Title:QSAR Analysis of 6-Fluoro-3-(4H- 1,2,4-triazol-3-yl)quinolin-4(1H)-ones as Antileukemic Agents using Physicochemical and Alignment Independent Topological Based Descriptors
VOLUME: 15 ISSUE: 7
Author(s):Yan Wang, Qin Zhou, Li Wang and Jun-Jie Ma*
Affiliation:Department of Hematology, Yantai Yuhuangding Hospital, Yantai, Shan Dong, 264000, Department of Pediatric Hematology, Yantai Yuhuangding Hospital, Yantai, Shan Dong, 264000, Department of Hematology, Yantai Yuhuangding Hospital, Yantai, Shan Dong, 264000, Department of Hematology, Yantai Yuhuangding Hospital, Yantai, Shan Dong, 264000
Keywords:Multiple regression analysis, HL60 human leukemic cell line, 2D-QSAR, triazolylquinolin-4(1H)-one, blood cancer,
antileukemic agents.
Abstract:Background: 6-Fluoro-3-(4H-1,2,4-triazol-3-yl)quinolin-4(1H)-ones are potential antileukemic
agents.
Method: QSAR analysis of a series of previously synthesized 6-fluoro-3-(4H- 1,2,4-triazol-3-yl)quinolin-
4(1H)-ones (tested for their inhibitory activity against blood cancer) as analogues of fluoroquinolone, was
performed with the aid of multiple regression analysis. This could facilitate the exploration of features
responsible for the selectivity of the antileukemic activity against HL60 (Human promyelocytic leukemia
cell line) among this congeneric series. Using random selection method, 25 analogues of the series
were selected as training set while 12 analogues of 6-Fluoro-3-(4H-1,2,4-triazol-3-yl)quinolin-
4(1H)-one were taken as test set for current investigation. Inhibitory Concentration (IC50) values were
used to build statistical models with the help of physicochemical and topological descriptors.

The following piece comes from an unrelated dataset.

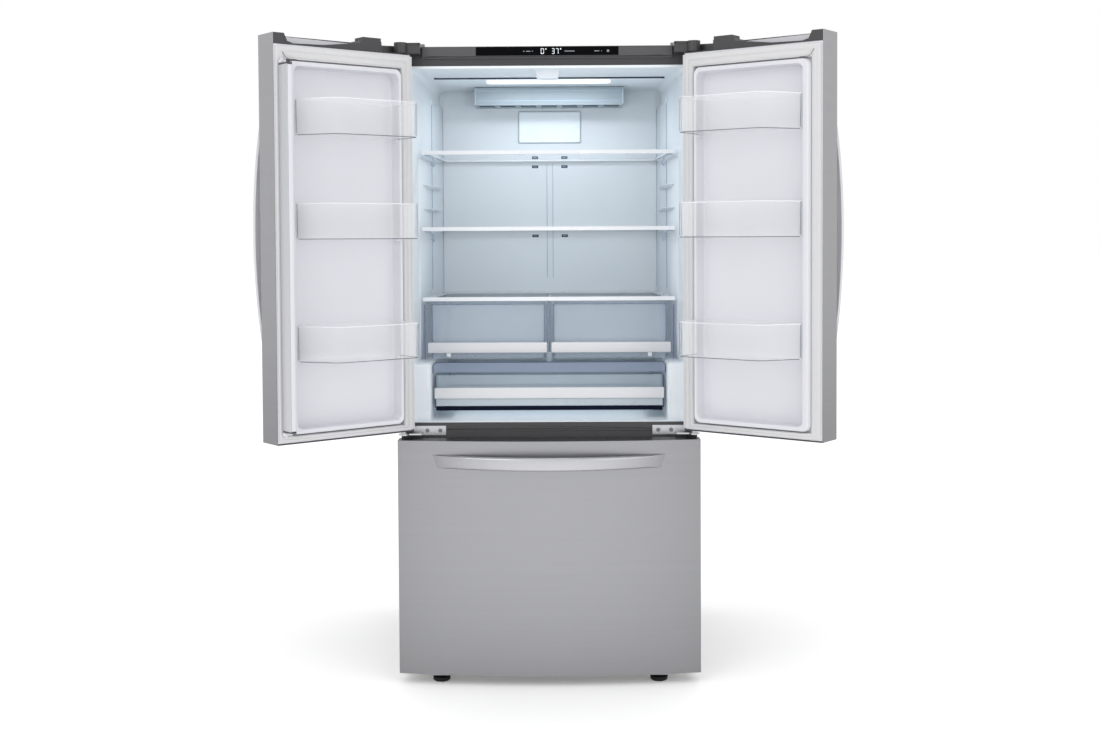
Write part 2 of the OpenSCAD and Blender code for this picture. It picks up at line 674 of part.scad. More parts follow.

Results: QSAR equations were developed and they worked well for all the predictions. QSAR models
were validated by doing cross validation.
Conclusion: The derived model has the capability to predict the activity of new compounds as well as
it can also quantitatively explain the critical region to be focused in the molecule.